Provide again, from the entries below, every line from the one containing "Recreate this object" through the one containing "INNER_CORNER = 1.3", exactly as written, and no other line.

>> BEGIN Provided material

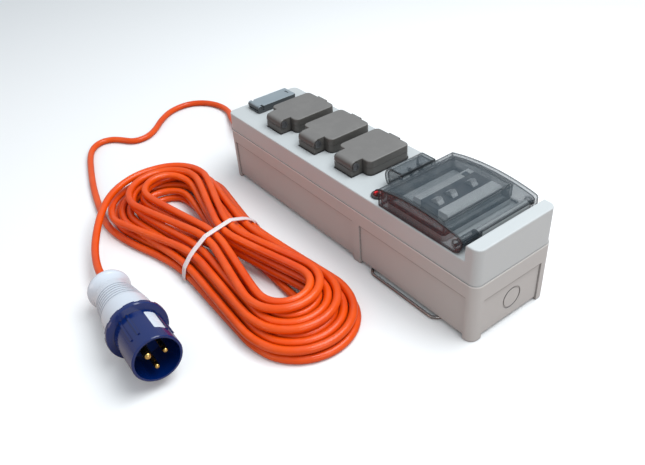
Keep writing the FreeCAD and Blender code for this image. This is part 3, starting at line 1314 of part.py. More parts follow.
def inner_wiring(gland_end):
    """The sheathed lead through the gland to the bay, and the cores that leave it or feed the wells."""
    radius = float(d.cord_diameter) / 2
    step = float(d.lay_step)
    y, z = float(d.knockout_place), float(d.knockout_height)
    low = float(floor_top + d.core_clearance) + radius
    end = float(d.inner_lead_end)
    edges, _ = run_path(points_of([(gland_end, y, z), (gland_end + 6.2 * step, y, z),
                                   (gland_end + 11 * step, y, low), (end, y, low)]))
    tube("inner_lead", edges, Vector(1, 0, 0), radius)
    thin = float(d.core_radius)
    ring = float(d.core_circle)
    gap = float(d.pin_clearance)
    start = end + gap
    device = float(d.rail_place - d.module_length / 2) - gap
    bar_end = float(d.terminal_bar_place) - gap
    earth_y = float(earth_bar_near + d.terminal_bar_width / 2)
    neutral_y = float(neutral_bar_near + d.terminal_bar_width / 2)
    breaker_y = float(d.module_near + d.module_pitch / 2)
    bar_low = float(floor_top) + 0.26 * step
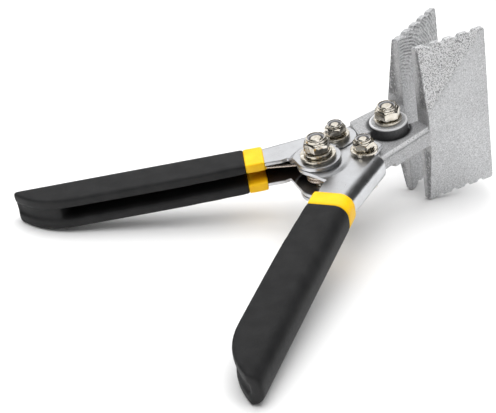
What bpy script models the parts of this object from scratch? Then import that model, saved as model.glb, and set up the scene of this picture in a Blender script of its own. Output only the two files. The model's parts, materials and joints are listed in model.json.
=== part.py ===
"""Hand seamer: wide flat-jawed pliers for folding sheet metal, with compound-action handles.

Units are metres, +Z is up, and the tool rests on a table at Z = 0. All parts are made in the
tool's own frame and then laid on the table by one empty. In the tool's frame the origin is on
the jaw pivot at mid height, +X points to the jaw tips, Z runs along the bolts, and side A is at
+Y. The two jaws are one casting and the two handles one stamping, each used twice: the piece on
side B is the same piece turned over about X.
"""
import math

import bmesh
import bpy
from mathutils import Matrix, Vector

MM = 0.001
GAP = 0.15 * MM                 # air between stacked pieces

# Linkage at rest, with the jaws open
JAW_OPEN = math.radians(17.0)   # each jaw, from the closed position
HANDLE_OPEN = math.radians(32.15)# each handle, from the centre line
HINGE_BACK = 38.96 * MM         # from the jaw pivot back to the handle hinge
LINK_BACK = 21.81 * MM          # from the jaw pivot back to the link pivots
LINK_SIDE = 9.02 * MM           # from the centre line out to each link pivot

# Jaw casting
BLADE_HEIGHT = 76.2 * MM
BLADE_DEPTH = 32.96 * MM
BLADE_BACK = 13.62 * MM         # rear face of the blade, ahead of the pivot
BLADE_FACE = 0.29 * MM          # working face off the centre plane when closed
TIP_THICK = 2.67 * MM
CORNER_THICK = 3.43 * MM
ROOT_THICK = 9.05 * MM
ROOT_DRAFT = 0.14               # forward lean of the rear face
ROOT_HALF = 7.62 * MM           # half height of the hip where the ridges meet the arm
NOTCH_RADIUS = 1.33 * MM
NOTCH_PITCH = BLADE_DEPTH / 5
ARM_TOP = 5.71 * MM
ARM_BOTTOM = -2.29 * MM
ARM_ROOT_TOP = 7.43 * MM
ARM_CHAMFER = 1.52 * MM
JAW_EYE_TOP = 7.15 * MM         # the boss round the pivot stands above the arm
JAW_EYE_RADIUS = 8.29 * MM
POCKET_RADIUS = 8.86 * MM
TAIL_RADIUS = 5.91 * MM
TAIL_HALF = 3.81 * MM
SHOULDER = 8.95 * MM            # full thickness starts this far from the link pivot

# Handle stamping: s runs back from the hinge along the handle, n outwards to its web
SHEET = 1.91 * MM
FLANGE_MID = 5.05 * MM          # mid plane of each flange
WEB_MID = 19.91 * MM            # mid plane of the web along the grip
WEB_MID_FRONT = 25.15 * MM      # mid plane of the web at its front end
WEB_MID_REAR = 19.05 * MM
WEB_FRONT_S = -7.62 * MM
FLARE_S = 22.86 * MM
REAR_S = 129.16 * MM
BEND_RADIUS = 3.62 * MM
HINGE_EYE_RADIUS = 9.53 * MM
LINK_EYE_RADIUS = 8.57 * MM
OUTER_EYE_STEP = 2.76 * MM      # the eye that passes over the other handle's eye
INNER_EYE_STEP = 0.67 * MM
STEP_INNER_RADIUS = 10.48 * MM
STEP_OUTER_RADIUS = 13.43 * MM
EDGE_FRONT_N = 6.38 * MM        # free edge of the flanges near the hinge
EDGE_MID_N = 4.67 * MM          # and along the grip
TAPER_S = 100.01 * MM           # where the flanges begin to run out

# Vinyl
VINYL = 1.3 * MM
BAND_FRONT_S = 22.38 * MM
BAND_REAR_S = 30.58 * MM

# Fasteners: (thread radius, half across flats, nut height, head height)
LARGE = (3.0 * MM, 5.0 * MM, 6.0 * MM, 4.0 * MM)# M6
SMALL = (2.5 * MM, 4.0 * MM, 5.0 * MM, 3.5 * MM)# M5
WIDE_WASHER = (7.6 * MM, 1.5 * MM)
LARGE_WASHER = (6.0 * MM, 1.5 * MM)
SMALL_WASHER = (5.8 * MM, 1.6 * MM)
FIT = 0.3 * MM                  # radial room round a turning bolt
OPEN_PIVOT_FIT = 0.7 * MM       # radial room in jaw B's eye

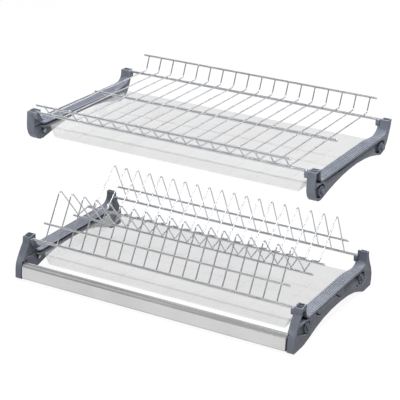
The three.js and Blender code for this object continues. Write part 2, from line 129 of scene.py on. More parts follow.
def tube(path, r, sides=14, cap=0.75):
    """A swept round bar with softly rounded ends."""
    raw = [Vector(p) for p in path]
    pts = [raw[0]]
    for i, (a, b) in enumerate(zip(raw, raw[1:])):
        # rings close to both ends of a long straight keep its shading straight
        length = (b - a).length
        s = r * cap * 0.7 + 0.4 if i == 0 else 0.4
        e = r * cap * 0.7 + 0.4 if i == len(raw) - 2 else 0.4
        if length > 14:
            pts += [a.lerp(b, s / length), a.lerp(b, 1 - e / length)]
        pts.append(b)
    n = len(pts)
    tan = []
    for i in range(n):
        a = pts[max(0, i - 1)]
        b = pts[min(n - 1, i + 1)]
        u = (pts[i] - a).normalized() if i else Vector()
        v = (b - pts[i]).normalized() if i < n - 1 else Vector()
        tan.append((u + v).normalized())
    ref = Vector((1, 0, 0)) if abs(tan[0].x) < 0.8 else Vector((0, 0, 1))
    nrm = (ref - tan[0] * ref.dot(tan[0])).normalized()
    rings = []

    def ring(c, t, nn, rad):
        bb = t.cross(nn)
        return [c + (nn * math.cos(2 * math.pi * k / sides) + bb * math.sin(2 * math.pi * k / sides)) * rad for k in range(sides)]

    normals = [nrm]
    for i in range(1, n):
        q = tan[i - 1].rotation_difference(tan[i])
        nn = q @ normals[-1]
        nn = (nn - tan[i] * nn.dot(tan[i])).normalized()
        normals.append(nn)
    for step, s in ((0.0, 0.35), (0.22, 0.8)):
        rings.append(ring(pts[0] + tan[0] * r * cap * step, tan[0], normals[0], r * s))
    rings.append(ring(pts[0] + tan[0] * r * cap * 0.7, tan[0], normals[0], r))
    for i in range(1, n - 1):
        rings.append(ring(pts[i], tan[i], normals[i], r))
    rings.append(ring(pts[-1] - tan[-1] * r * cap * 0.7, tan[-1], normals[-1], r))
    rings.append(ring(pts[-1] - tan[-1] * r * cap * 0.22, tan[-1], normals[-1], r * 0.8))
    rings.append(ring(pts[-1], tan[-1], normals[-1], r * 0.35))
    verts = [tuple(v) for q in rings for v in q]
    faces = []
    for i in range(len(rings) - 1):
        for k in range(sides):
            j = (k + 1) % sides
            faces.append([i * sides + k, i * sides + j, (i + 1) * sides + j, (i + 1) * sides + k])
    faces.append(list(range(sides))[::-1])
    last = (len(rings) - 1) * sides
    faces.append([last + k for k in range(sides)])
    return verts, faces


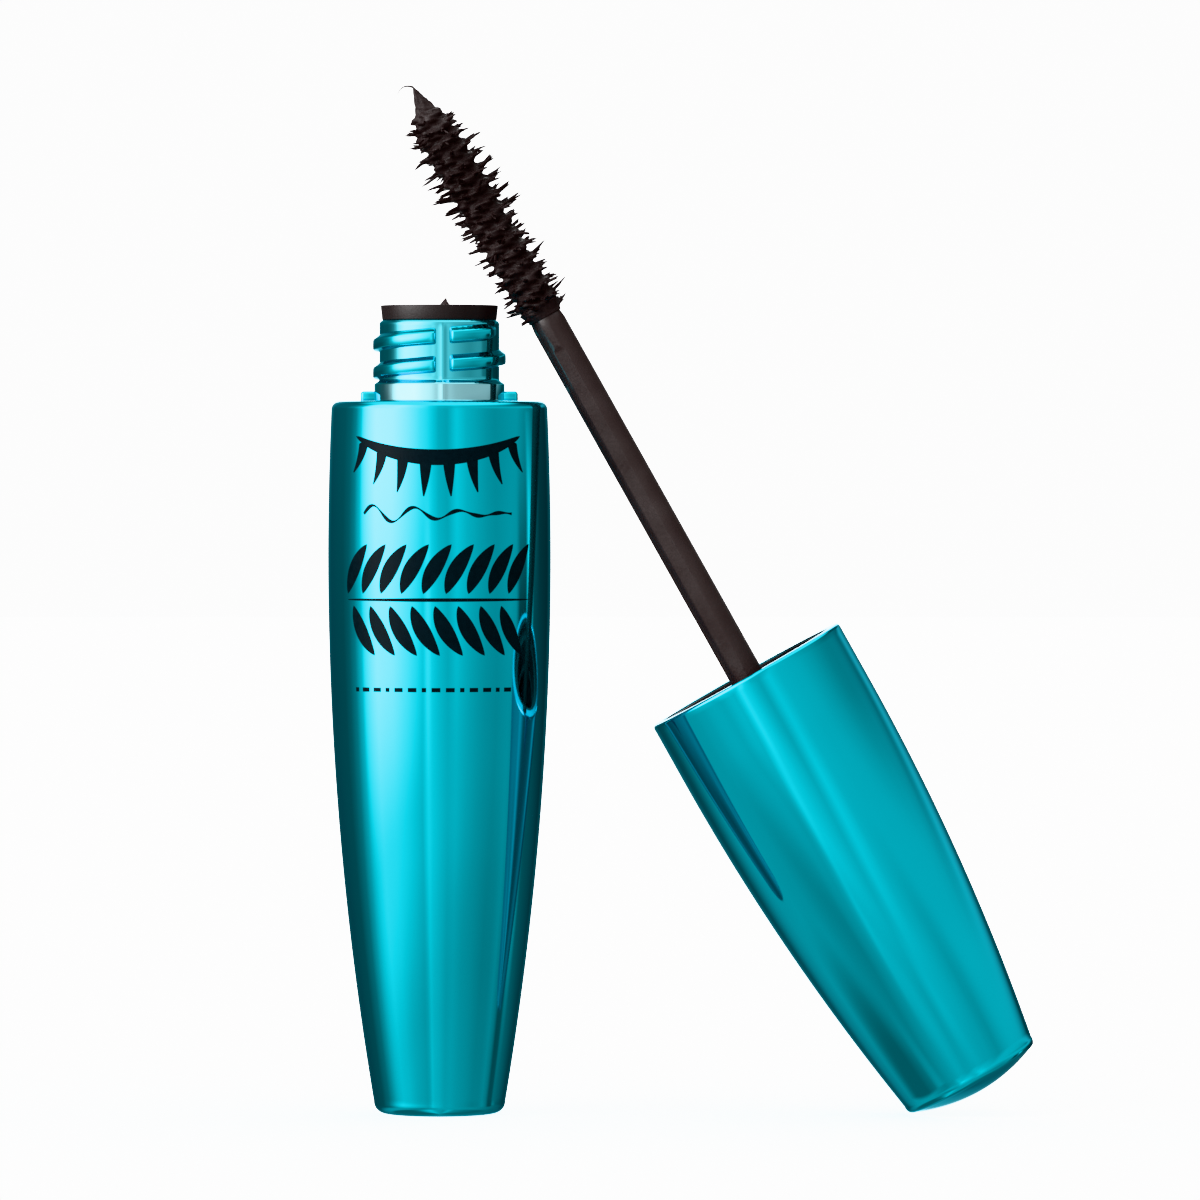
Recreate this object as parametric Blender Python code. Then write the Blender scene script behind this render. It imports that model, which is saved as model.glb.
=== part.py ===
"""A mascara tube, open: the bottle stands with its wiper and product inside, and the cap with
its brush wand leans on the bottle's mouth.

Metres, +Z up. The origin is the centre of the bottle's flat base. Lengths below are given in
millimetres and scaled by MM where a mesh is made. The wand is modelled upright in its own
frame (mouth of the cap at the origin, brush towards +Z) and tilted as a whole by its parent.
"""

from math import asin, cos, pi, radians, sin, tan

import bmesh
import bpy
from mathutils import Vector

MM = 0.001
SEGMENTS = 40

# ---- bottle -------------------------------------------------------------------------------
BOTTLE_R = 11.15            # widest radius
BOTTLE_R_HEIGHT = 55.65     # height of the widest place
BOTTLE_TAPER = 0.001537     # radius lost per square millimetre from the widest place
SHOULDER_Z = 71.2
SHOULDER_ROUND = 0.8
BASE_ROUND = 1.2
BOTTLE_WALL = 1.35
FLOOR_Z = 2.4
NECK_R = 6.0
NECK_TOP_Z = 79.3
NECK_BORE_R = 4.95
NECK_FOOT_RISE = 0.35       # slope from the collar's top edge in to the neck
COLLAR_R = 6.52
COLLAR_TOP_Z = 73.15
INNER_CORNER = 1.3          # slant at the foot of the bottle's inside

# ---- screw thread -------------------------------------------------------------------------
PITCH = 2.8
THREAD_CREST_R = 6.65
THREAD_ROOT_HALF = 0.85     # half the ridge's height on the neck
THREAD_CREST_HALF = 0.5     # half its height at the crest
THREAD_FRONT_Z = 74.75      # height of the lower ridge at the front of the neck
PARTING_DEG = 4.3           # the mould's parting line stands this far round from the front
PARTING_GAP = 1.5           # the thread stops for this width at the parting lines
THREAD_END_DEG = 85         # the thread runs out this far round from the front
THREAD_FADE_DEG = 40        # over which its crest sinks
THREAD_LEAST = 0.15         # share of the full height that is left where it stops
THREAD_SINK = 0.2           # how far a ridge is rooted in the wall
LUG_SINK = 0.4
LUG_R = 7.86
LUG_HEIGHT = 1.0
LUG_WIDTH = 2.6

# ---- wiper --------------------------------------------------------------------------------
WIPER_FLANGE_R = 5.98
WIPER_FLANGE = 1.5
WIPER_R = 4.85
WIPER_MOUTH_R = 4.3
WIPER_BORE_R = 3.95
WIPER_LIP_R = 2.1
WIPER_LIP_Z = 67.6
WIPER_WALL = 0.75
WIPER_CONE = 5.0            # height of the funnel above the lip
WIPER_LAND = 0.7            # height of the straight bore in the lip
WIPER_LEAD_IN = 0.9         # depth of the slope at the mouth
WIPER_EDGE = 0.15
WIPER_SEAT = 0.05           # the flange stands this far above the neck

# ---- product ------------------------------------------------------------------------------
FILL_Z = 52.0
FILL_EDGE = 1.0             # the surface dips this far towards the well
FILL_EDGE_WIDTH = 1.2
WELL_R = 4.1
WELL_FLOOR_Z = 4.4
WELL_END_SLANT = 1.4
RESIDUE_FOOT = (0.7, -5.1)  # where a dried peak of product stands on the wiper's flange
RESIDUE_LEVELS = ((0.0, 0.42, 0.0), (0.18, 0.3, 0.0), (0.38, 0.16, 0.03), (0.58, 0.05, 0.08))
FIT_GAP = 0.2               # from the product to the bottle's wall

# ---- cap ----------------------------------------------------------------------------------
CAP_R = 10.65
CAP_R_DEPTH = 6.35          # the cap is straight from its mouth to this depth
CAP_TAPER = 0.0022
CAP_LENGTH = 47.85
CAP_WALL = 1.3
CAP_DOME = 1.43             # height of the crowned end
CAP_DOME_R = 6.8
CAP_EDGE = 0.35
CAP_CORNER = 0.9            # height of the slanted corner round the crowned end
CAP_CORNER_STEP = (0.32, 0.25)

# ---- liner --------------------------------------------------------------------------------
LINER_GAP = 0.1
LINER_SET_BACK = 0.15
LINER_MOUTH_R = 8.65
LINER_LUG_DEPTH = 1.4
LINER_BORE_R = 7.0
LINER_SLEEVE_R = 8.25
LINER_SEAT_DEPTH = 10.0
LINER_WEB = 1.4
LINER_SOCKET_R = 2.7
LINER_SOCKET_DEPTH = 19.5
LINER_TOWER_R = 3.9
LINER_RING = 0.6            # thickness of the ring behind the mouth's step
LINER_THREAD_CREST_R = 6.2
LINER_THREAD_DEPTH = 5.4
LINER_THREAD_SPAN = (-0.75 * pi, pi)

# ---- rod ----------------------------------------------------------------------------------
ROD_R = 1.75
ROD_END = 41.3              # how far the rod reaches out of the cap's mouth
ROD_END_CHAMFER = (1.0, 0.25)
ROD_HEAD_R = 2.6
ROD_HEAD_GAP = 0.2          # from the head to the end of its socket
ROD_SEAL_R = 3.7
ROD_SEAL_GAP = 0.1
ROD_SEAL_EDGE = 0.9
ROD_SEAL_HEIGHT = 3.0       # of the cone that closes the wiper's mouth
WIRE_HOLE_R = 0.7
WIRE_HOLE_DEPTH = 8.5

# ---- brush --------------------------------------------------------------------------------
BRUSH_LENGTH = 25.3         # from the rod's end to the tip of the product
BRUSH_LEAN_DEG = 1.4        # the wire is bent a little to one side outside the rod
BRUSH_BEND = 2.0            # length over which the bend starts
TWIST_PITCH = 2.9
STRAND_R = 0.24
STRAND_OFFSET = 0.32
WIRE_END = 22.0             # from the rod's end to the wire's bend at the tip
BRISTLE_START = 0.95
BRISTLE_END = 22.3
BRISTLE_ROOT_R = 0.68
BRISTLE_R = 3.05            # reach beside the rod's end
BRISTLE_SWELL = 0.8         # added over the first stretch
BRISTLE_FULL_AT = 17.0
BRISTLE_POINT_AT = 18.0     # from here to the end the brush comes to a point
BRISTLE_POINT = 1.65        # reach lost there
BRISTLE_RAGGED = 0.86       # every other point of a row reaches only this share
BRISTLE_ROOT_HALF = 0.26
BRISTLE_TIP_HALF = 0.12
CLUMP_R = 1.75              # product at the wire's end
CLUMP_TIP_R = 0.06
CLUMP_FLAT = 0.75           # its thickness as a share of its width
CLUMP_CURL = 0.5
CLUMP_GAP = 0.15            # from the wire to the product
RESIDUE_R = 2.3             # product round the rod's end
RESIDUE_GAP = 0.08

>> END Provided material

Task response
Recreate this object as parametric Blender Python code. Then write the Blender scene script behind this render. It imports that model, which is saved as model.glb.
=== part.py ===
"""A mascara tube, open: the bottle stands with its wiper and product inside, and the cap with
its brush wand leans on the bottle's mouth.

Metres, +Z up. The origin is the centre of the bottle's flat base. Lengths below are given in
millimetres and scaled by MM where a mesh is made. The wand is modelled upright in its own
frame (mouth of the cap at the origin, brush towards +Z) and tilted as a whole by its parent.
"""

from math import asin, cos, pi, radians, sin, tan

import bmesh
import bpy
from mathutils import Vector

MM = 0.001
SEGMENTS = 40

# ---- bottle -------------------------------------------------------------------------------
BOTTLE_R = 11.15            # widest radius
BOTTLE_R_HEIGHT = 55.65     # height of the widest place
BOTTLE_TAPER = 0.001537     # radius lost per square millimetre from the widest place
SHOULDER_Z = 71.2
SHOULDER_ROUND = 0.8
BASE_ROUND = 1.2
BOTTLE_WALL = 1.35
FLOOR_Z = 2.4
NECK_R = 6.0
NECK_TOP_Z = 79.3
NECK_BORE_R = 4.95
NECK_FOOT_RISE = 0.35       # slope from the collar's top edge in to the neck
COLLAR_R = 6.52
COLLAR_TOP_Z = 73.15
INNER_CORNER = 1.3          # slant at the foot of the bottle's inside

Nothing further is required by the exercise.